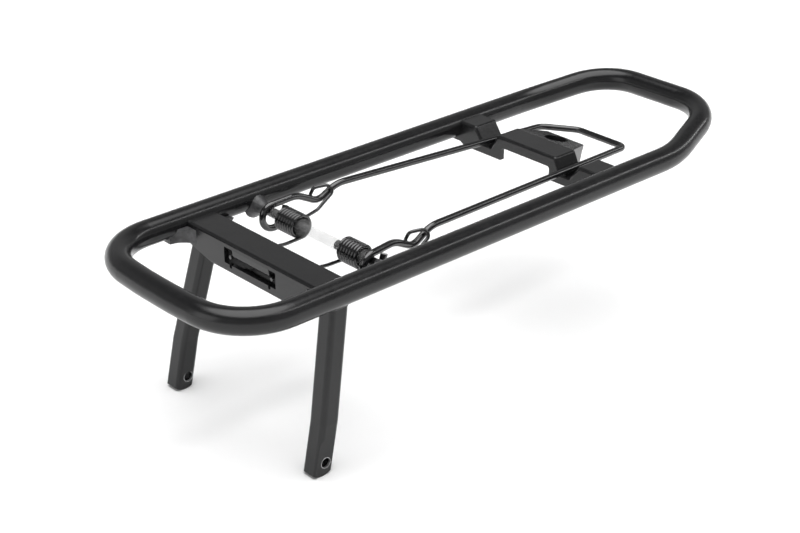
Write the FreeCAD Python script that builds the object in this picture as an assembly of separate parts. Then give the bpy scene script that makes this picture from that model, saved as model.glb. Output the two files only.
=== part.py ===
"""Bicycle rear carrier: a bent tube deck on two welded legs, with a sprung wire clamp.

Frame: +X points to the rear of the bicycle, +Y to its right side, +Z up.
The origin lies midway between the two foot bolt holes, on their common axis.
Lengths are in millimetres.
"""
import FreeCAD, Part
import math
import os
from FreeCAD import Vector

# ---- driving dimensions -------------------------------------------------
RAIL_Z = 84.3            # deck tube centre line above the foot bolts
FRONT_X = -46.9          # centre line of the front cross tube
RAIL_SPACING = 110.0     # side rail centre lines
TUBE_R = 6.5             # deck tube, outside
TUBE_WALL = 1.5
DECK_LENGTH = 350.6      # front to rear tube centre lines
FRONT_BEND_R = 30.0
FRONT_BOW = 2.4          # the front tube's middle stands this far ahead of its ends
TAPER_X = 299.0          # start of the tapered tail, behind the front tube
TAPER_ANGLE = 17.8       # plan angle of the tail, degrees
TAPER_BEND_R = 65.0
TAIL_RISE = 8.4          # the rear tube stands this much above the rails
TAIL_BEND_R = 30.0

PIVOT_X = 95.4           # clamp pivot behind the front tube
PIVOT_DROP = 3.0         # and below the rail centre line
ROD_R = 2.5
ROD_INNER_Y = 10.8       # domed inner tip of each rod
SLEEVE_R = 4.25
SLEEVE_END_Y = 35.0

WIRE_R = 1.8             # clamp wire
EYE_R = 6.4              # centre line of the wire eye
EYE_DROP = 1.9           # the loose eye hangs this far below the rod
EYE_Y = 37.3             # eye plane at the pivot
EYE_END, EYE_TIP = -20.0, 6.0         # where the eye's bend ends, and its straight tip
LEG_TOE_IN = 0.0616      # clamp leg, sideways per unit of length

SPRING_WIRE_R = 0.9
SPRING_R = 5.55          # mean radius of the coil
SPRING_PITCH = 1.94
SPRING_TURNS = 7
SPRING_SHIFT = 1.6       # both coils have slid this far to the left on the sleeve
SPRING_INNER_Y = 16.2

SHEET = 2.5              # folded sheet of the plate and the bridge
PLATE_FRONT_X, PLATE_REAR_X, PLATE_TOP_Z = 51.0, 68.2, 2.3
PLATE_LOW_Z = -14.0
FOOT_HOLE_R = 2.65       # clears an M5 bolt
GUARD_HOLE_R = 6.5

TUBE_INNER_R = TUBE_R - TUBE_WALL
HALF = RAIL_SPACING / 2
X_AXIS, Y_AXIS, Z_AXIS = Vector(1, 0, 0), Vector(0, 1, 0), Vector(0, 0, 1)


def deck(x, y, z):
    """A point given from the front tube's centre line, at rail height."""
    return Vector(x + FRONT_X, y, z + RAIL_Z)


PIVOT = deck(PIVOT_X, 0, -PIVOT_DROP)


# ---- building blocks ----------------------------------------------------
def mirror(shape):
    return shape.mirror(Vector(0, 0, 0), Y_AXIS)


def both_sides(shape):
    return Part.makeCompound([shape, mirror(shape)])


def route(points, radii):
    """Straight runs joined by tangent arcs, one radius per inner point."""
    edges = []
    start = points[0]
    for corner, following, radius in zip(points[1:-1], points[2:], radii):
        before = (corner - start).normalize()
        after = (following - corner).normalize()
        turn = before.getAngle(after)
        reach = radius * math.tan(turn / 2)
        first, last = corner - before * reach, corner + after * reach
        inward = (after - before).normalize()
        middle = corner + inward * (radius / math.cos(turn / 2) - radius)
        edges.append(Part.LineSegment(start, first).toShape())
        edges.append(Part.Arc(first, middle, last).toShape())
        start = last
    edges.append(Part.LineSegment(start, points[-1]).toShape())
    return Part.Wire(edges)


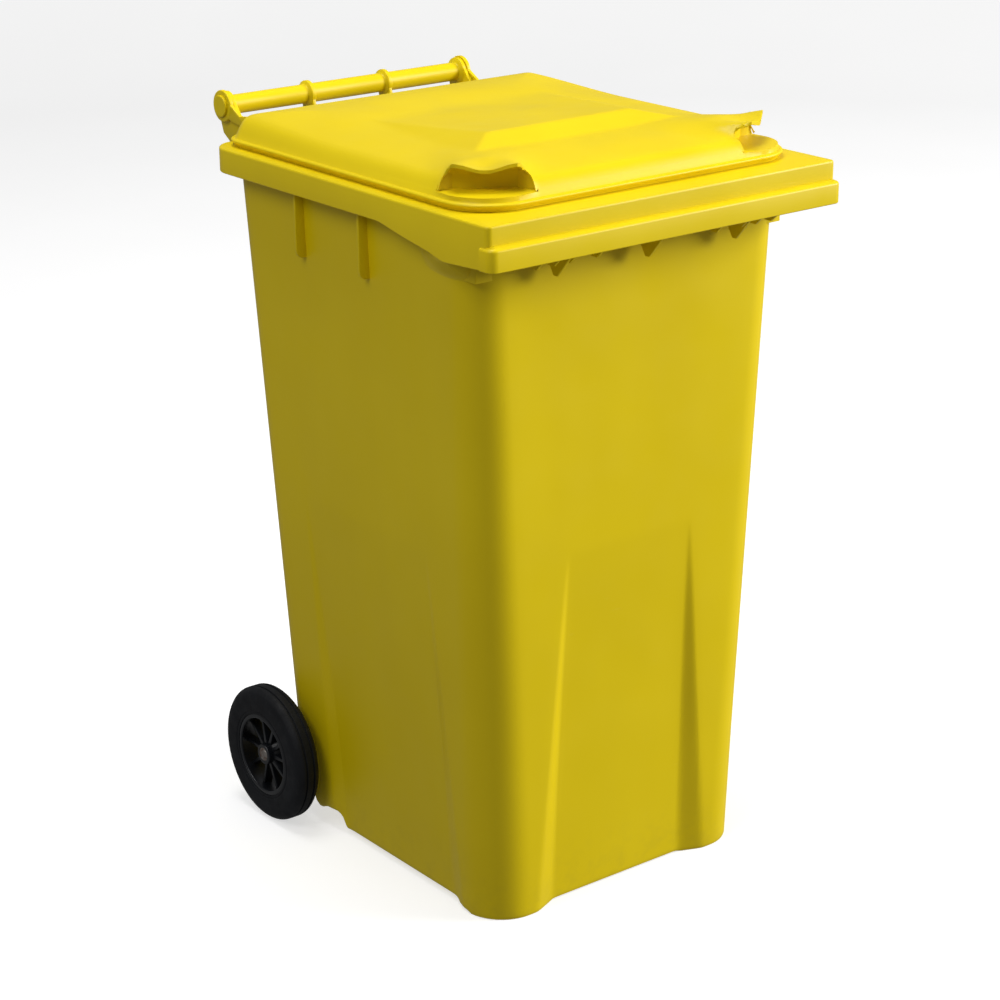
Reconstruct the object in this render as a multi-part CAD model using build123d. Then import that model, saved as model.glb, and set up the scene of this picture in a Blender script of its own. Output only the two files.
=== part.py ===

------------------------------------------------

PROBLEM TO WORK ON: In the listing above, reproduce the first line and each one after it through the line that contains "sprung wire clamp.".

COMPLETED TASK:
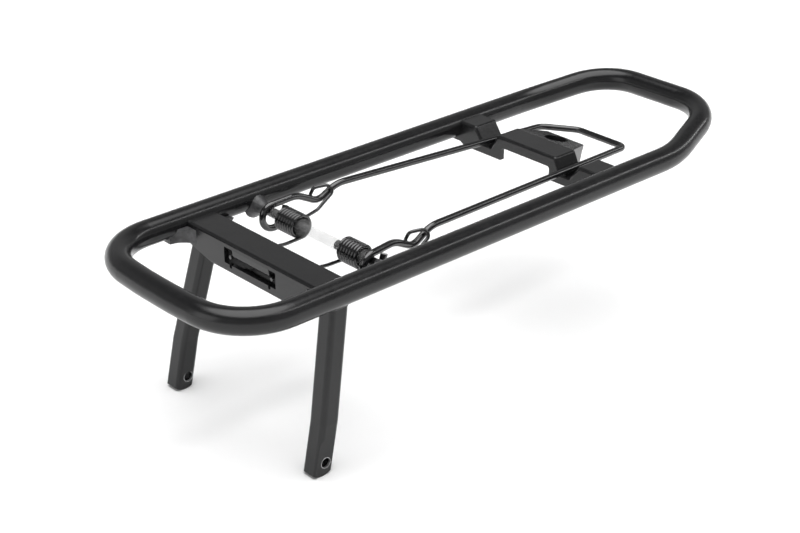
Write the FreeCAD Python script that builds the object in this picture as an assembly of separate parts. Then give the bpy scene script that makes this picture from that model, saved as model.glb. Output the two files only.
=== part.py ===
"""Bicycle rear carrier: a bent tube deck on two welded legs, with a sprung wire clamp.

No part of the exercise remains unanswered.